■ **Do this**:
Reproduce exactly the lines below, from the first through the one containing "pin_pitch = 43; // [20:0.5:80]", and nothing more.

■ **Data section**:
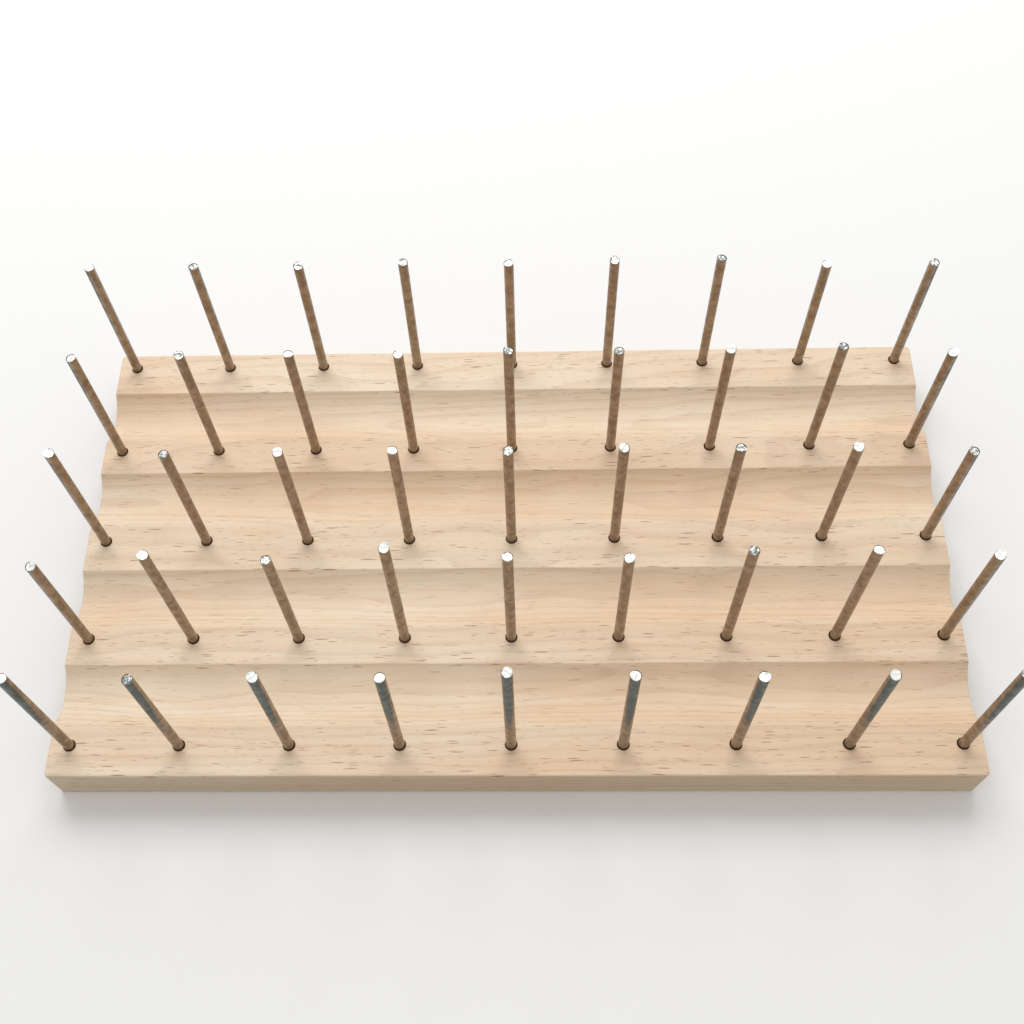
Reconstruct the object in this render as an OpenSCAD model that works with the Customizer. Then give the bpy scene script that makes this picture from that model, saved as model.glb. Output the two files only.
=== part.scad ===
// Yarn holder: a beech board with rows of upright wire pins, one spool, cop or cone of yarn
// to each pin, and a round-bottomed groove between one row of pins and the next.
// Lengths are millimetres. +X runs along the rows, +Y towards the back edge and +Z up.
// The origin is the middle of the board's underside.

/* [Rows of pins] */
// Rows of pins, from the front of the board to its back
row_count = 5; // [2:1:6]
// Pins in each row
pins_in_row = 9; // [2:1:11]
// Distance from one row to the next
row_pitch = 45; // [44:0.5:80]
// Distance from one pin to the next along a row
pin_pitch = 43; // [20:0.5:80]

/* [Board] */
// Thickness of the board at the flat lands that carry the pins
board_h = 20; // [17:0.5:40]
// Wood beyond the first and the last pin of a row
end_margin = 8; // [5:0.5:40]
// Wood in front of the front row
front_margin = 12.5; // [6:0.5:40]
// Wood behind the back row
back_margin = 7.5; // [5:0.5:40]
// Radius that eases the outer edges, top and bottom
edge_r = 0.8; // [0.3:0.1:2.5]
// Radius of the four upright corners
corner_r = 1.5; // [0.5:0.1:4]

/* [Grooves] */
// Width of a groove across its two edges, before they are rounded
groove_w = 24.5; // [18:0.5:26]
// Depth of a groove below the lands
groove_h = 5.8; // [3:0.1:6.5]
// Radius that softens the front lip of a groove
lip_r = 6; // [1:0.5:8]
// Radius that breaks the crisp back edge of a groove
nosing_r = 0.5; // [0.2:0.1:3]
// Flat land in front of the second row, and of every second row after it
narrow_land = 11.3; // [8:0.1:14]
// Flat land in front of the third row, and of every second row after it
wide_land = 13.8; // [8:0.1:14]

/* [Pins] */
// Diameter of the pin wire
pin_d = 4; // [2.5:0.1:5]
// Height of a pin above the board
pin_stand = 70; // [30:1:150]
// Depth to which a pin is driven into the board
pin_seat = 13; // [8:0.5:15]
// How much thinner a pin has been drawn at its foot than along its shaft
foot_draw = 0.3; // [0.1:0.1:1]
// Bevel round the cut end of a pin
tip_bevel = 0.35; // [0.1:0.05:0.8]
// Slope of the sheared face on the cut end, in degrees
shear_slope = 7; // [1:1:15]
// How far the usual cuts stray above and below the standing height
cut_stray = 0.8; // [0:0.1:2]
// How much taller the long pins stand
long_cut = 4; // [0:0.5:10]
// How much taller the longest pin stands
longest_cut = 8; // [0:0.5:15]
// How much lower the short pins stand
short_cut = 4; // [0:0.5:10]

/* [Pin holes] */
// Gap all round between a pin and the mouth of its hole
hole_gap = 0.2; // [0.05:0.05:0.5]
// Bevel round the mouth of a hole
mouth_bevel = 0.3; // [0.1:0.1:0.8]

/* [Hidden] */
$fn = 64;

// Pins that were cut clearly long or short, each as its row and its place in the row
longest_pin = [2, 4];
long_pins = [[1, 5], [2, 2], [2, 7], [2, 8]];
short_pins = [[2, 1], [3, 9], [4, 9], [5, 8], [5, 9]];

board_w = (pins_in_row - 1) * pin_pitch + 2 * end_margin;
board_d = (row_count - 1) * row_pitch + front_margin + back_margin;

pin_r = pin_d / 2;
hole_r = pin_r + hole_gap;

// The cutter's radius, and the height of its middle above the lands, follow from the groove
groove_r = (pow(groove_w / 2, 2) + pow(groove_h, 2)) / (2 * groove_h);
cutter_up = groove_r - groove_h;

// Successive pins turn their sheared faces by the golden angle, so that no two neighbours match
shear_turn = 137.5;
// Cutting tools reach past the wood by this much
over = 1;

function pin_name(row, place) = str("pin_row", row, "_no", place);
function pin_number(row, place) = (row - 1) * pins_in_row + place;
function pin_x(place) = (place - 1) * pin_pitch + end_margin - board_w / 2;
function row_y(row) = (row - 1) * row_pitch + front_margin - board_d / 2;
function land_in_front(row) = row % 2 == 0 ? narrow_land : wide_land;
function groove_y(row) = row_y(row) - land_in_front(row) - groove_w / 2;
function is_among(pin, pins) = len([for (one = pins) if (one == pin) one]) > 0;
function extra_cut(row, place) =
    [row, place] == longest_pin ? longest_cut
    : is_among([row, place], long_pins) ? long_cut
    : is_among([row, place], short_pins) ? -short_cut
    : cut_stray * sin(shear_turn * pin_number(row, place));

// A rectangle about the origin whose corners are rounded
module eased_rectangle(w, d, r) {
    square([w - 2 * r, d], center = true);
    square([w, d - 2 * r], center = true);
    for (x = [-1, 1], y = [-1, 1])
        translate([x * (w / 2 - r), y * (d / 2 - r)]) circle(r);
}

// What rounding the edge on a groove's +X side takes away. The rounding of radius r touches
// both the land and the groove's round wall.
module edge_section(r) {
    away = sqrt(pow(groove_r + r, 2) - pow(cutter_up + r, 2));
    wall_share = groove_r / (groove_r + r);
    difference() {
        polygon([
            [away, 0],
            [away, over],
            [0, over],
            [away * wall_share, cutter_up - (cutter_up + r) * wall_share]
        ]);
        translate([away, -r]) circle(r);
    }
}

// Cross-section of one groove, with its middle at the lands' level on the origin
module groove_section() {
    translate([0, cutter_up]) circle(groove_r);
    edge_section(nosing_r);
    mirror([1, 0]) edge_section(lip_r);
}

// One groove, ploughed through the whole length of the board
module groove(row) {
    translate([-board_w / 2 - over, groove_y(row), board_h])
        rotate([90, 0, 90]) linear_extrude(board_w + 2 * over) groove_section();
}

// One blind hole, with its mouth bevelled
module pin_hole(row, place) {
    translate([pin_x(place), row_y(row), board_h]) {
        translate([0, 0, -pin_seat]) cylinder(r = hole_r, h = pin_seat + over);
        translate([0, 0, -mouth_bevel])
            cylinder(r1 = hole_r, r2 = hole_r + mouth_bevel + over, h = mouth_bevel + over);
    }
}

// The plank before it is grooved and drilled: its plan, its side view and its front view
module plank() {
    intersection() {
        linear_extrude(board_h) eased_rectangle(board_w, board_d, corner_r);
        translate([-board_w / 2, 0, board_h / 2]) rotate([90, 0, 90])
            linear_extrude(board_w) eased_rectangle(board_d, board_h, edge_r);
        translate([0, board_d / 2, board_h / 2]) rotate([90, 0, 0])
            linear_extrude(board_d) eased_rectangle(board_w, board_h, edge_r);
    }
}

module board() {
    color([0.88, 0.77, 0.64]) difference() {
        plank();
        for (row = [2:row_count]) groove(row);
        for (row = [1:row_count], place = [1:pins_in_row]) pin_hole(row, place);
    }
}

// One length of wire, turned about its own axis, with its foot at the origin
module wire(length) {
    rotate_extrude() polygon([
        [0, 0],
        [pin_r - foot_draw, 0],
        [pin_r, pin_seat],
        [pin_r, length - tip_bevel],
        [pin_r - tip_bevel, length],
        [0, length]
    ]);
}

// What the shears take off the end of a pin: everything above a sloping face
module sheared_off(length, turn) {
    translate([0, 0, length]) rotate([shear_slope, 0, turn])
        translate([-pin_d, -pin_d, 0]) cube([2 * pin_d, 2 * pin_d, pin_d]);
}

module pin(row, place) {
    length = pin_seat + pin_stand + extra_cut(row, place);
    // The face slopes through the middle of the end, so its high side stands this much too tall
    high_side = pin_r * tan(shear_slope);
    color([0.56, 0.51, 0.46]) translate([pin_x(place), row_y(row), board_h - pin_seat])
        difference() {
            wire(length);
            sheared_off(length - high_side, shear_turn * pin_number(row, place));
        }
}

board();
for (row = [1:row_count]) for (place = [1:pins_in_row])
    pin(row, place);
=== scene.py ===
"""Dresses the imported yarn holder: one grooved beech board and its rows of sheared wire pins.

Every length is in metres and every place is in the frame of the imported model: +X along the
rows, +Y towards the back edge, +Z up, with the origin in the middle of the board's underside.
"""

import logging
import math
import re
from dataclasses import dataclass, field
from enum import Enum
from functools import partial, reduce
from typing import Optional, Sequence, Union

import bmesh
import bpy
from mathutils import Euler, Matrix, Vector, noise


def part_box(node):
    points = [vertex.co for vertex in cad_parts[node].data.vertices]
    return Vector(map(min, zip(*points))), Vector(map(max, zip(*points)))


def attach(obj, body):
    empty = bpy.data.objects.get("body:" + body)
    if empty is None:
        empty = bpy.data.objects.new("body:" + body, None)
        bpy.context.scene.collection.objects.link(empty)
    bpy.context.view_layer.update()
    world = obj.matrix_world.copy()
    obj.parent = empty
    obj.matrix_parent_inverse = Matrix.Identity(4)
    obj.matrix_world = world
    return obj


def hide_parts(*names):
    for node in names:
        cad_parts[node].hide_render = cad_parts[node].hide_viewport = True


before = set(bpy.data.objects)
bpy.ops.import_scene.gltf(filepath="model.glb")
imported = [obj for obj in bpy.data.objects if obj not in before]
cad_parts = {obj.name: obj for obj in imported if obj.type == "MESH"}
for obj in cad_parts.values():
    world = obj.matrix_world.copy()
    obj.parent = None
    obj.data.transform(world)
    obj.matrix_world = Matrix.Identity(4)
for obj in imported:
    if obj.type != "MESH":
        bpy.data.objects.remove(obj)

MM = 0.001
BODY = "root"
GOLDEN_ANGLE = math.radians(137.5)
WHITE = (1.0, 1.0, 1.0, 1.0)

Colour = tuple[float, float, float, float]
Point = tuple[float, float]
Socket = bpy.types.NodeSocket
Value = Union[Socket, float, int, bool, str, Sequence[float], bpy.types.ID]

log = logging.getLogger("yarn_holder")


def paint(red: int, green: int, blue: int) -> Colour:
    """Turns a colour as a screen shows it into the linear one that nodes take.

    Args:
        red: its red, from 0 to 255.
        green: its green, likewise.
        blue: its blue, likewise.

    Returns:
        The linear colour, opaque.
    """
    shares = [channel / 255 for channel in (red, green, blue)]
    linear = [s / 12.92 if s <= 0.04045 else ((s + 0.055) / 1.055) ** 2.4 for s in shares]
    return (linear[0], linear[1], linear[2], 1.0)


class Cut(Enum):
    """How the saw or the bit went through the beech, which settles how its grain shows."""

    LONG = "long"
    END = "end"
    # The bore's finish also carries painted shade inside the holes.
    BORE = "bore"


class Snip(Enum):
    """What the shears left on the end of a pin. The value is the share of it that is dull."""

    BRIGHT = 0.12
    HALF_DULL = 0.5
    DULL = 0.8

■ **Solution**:
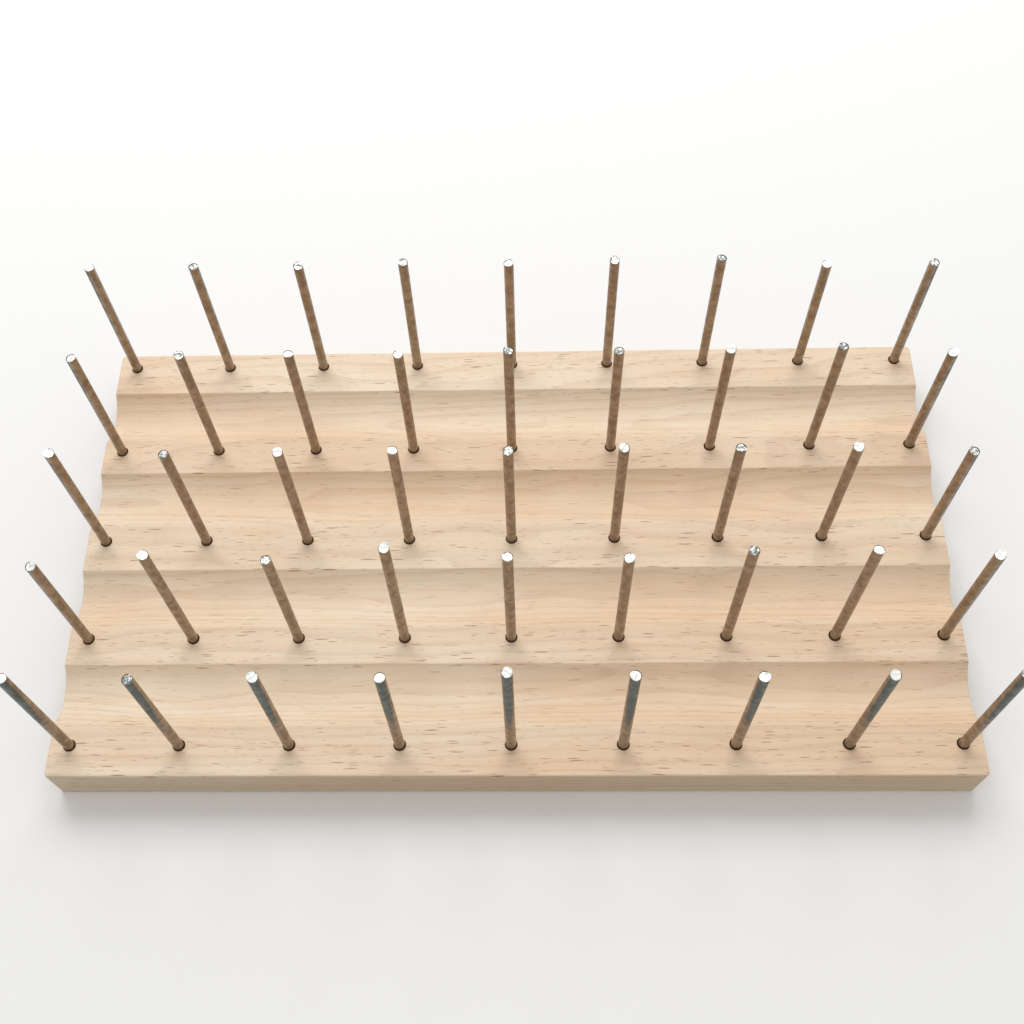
Reconstruct the object in this render as an OpenSCAD model that works with the Customizer. Then give the bpy scene script that makes this picture from that model, saved as model.glb. Output the two files only.
=== part.scad ===
// Yarn holder: a beech board with rows of upright wire pins, one spool, cop or cone of yarn
// to each pin, and a round-bottomed groove between one row of pins and the next.
// Lengths are millimetres. +X runs along the rows, +Y towards the back edge and +Z up.
// The origin is the middle of the board's underside.

/* [Rows of pins] */
// Rows of pins, from the front of the board to its back
row_count = 5; // [2:1:6]
// Pins in each row
pins_in_row = 9; // [2:1:11]
// Distance from one row to the next
row_pitch = 45; // [44:0.5:80]
// Distance from one pin to the next along a row
pin_pitch = 43; // [20:0.5:80]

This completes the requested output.